When I saw today’s unemployment number, the first thing I did was to figure out how to short some of the biggest stocks Silicon Valley has produced.
We’re betting against Microsoft Corp. (NASDAQ:MSFT) and Amazon.com Inc. (NASDAQ:AMZN) now in our Turbo Trader and High Octane Trader services, respectively. It isn’t so much that I think either of these trillion-dollar behemoths is on the brink of disaster since the recent earnings cycle has proved that these companies are run by smart people with vast resources. Both companies will thrive.
But with so many people on Wall Street crowding into the top of the technology tree in the pandemic’s wake, these stocks have simply gotten too far ahead of themselves. After all, the NASDAQ is up a stunning 25% year to date in what government economists still consider a recession, while the S&P 500 is barely positive over the same time.

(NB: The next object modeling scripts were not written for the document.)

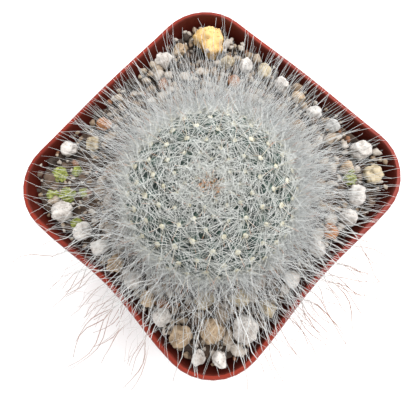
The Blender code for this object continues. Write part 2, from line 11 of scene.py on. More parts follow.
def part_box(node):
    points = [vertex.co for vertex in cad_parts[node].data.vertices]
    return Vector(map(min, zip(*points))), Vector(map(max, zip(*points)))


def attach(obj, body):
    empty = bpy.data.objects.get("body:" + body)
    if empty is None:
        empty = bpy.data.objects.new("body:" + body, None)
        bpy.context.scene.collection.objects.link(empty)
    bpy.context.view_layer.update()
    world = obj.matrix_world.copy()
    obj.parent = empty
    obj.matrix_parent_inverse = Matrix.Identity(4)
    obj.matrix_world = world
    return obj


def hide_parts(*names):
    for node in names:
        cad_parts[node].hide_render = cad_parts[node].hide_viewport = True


# Potted old lady cactus, seen from above one corner of its square nursery pot.
# Metres, +Z up; the pot's walls face X and Y.

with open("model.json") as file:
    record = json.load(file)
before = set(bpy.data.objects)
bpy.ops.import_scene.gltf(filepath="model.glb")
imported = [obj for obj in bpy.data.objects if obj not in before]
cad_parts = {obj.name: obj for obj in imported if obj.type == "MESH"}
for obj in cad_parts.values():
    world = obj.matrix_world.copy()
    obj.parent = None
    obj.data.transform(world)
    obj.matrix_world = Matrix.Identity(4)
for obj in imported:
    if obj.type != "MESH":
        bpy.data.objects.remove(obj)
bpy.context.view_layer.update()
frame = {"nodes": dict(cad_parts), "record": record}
nodes = frame["nodes"]
mm = 0.001
goldenAngle = math.pi * (3.0 - math.sqrt(5.0))
fullTurn = 6.283  # radians, close enough for random turns
skyHigh = 0.2  # metres, where the rays that feel for the ground start


def unit(rows):
    return rows / np.maximum(np.linalg.norm(rows, axis=-1, keepdims=True), 1e-12)


def meshPiece(name, points, quads, triangles, material, smooth=True):
    points = np.asarray(points, dtype=np.float32).reshape(-1, 3)
    quads = np.asarray(quads, dtype=np.int32).reshape(-1, 4)
    triangles = np.asarray(triangles, dtype=np.int32).reshape(-1, 3)
    mesh = bpy.data.meshes.new(name)
    mesh.vertices.add(len(points))
    mesh.vertices.foreach_set("co", points.ravel())
    corners = np.concatenate([quads.ravel(), triangles.ravel()])
    sizes = np.concatenate([np.full(len(quads), 4), np.full(len(triangles), 3)]).astype(np.int32)
    starts = np.concatenate([[0], np.cumsum(sizes)[:-1]]).astype(np.int32)
    mesh.loops.add(len(corners))
    mesh.loops.foreach_set("vertex_index", corners)
    mesh.polygons.add(len(sizes))
    mesh.polygons.foreach_set("loop_start", starts)
    mesh.polygons.foreach_set("use_smooth", np.full(len(sizes), smooth))
    mesh.update(calc_edges=True)
    mesh.validate()
    mesh.materials.append(material)
    piece = bpy.data.objects.new(name, mesh)
    bpy.context.scene.collection.objects.link(piece)
    return piece


def paintPoints(piece, name, values):
    layer = piece.data.color_attributes.new(name, "FLOAT_COLOR", "POINT")
    full = np.ones((len(values), 4), dtype=np.float32)
    full[:, :values.shape[1]] = values
    layer.data.foreach_set("color", full.ravel())


def tubesPiece(name, paths, radii, material, rng, sides=3, reach=None):
    count, steps = paths.shape[0], paths.shape[1]
    ahead = np.empty_like(paths)
    ahead[:, 1:-1] = paths[:, 2:] - paths[:, :-2]
    ahead[:, 0] = paths[:, 1] - paths[:, 0]
    ahead[:, -1] = paths[:, -1] - paths[:, -2]
    ahead = unit(ahead)
    chance = unit(rng.normal(size=(count, 3)))
    first = unit(np.cross(ahead[:, 0], chance))
    first = np.repeat(first[:, None, :], steps, axis=1)
    first = unit(first - ahead * np.sum(first * ahead, axis=2, keepdims=True))
    second = np.cross(ahead, first)
    turns = 2.0 * np.pi * np.arange(sides) / sides
    ring = (first[:, :, None, :] * np.cos(turns)[None, None, :, None]
            + second[:, :, None, :] * np.sin(turns)[None, None, :, None])
    points = paths[:, :, None, :] + ring * radii[:, :, None, None]
    index = np.arange(count * steps * sides).reshape(count, steps, sides)
    a = index[:, :-1, :]
    b = np.roll(index, -1, axis=2)[:, :-1, :]
    c = np.roll(index, -1, axis=2)[:, 1:, :]
    d = index[:, 1:, :]
    quads = np.stack([a, b, c, d], axis=-1).reshape(-1, 4)
    ends = np.concatenate([index[:, 0, ::-1], index[:, -1, :]])
    caps = np.concatenate([ends[:, (0, i, i + 1)] for i in range(1, sides - 1)])
    piece = meshPiece(name, points, quads, caps, material)
    along = np.broadcast_to(np.linspace(0, 1, steps)[None, :, None], (count, steps, sides))
    chances = np.broadcast_to(rng.random(count)[:, None, None], (count, steps, sides))
    outside = np.zeros((count, steps, sides))
    if reach is not None:
        far = np.max(np.abs(paths[:, :, :2]), axis=2)  # past the pot's square rim
        far = np.clip((far - reach["start"]) / (reach["end"] - reach["start"]), 0, 1)
        outside = np.broadcast_to(far[:, :, None], (count, steps, sides))
    # red: from base to tip, green: past the rim, blue: its own chance
    paintPoints(piece, "strand", np.stack([along, outside, chances], axis=-1).reshape(-1, 3))
    return piece


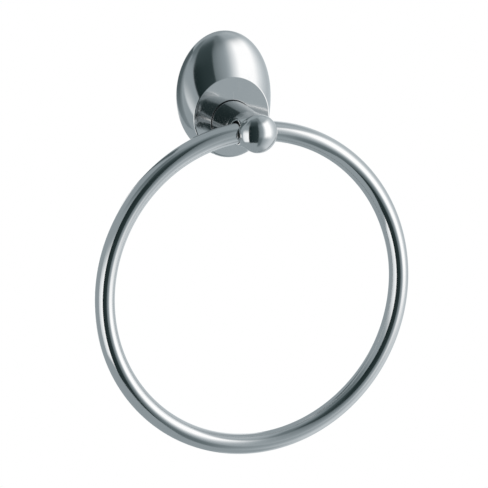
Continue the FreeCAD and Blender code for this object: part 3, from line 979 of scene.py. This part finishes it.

If anything, MSFT and AMZN have kept the broad market out of negative territory. That’s all right when technology is the only thing working in the global economy. However, when U.S. employers outside Silicon Valley start cautiously hiring again, it’s time for smart money to come out of the high-tech bunker and get back in the game.
Beyond the Digital Screen
Big Tech gets most of the love with people who spend their lives behind a screen, but for the rest of us, the physical world remains where all the real action is.
Pure technology stocks still only account for 25% of the S&P 500 and only employ a small fraction of the U.S. population. Even if you pull Facebook Inc. (NASDAQ:FB) and Alphabet Inc. (NASDAQ:GOOG) back from the communications sector, technology just isn’t the real heart of the economy.
As trite as it sounds to the people in Silicon Valley, the heart of the economy remains small businesses. I am talking about construction, convenience retail and independent restaurants, not to mention local schools, banks, hospitals and professional offices.
When the local economy starts suffering, it doesn’t really matter how much cloud computing capacity Amazon and Microsoft sell. Sooner or later, we’ll all feel the chill.
And when the local economy strikes back, smart money breathes a sigh of relief. I can’t wait to start buying airlines, mall retail and community banks again.
Every step the job market moves forward takes us closer to that moment. Progress is good.
But investors who convinced themselves that Big Tech and vaccines are the only things in the world that are still working now see good news as a bad thing. Suddenly, their stocks need to compete for capital and market leadership.
Today demonstrated that good news for Main Street is now seen as bad news for Silicon Valley stocks. Look at AMZN and MSFT today. They’ve come a long way and now it’s time they step back.
My Turbo Trader subscribers booked a 25% win today on a put option trade in MSFT. All we had to do was acknowledge that this gigantic stock would find it difficult to push much farther beyond $210 in the immediate future.
That’s all it takes to make money in a brittle market environment. Maybe one day far from now, MSFT and its peers will rule the world. Today, they’re still subject to the basic law of gravity.
Where are we rolling our money instead? For me, the strongest investment strategy always starts by locking in enough income to pay the bills.
Value Authority is where we concentrate on solid old-economy stocks that pay bigger yields than what you’d get from MSFT or the U.S. government, for that matter. Until Big Tech takes a big dip, we need to be patient before those stocks are attractive.
When regular dividends are coming in, we can afford to be patient. That’s the approach I recently recommended for TD Ameritrade clients. (Watch the video.)
And as for Main Street, we look at the real business of America every week on my Millionaire Maker radio show. (Click here for recorded episodes and local stations.)
CANNABIS CORNER: Looking For Leadership
It’s turning into a decent summer for the major cannabis stocks. Of course, there’s a lot of ground left to recover, but the difference between this year and the last one is striking.
Last summer, the entire group crashed. This year, since May 31, two of the giants are actually in positive territory for the season: Tilray Inc. (NASDAQ:TLRY) and Canopy Growth Corp. (NYSE:CGC).
While the gains aren’t huge, it’s great to see these stocks get a little traction. We’ve lived through a year of consolidation and quite a bit of pain here, so any news is good.
A few companies that wanted to make a big splash have gotten their stocks de-listed and their supply contracts handed to rivals. They were too ambitious.
But TLRY and CGC are demonstrating that they’re built to last. You don’t have to be the fastest company in a new market to succeed. You only need to be the last one standing at the end.
At this point, TLRY and CGC have convinced investors that they’re in it for the long haul. While we’d all love this industry to get back to work and make money fast, sometimes that’s all it takes.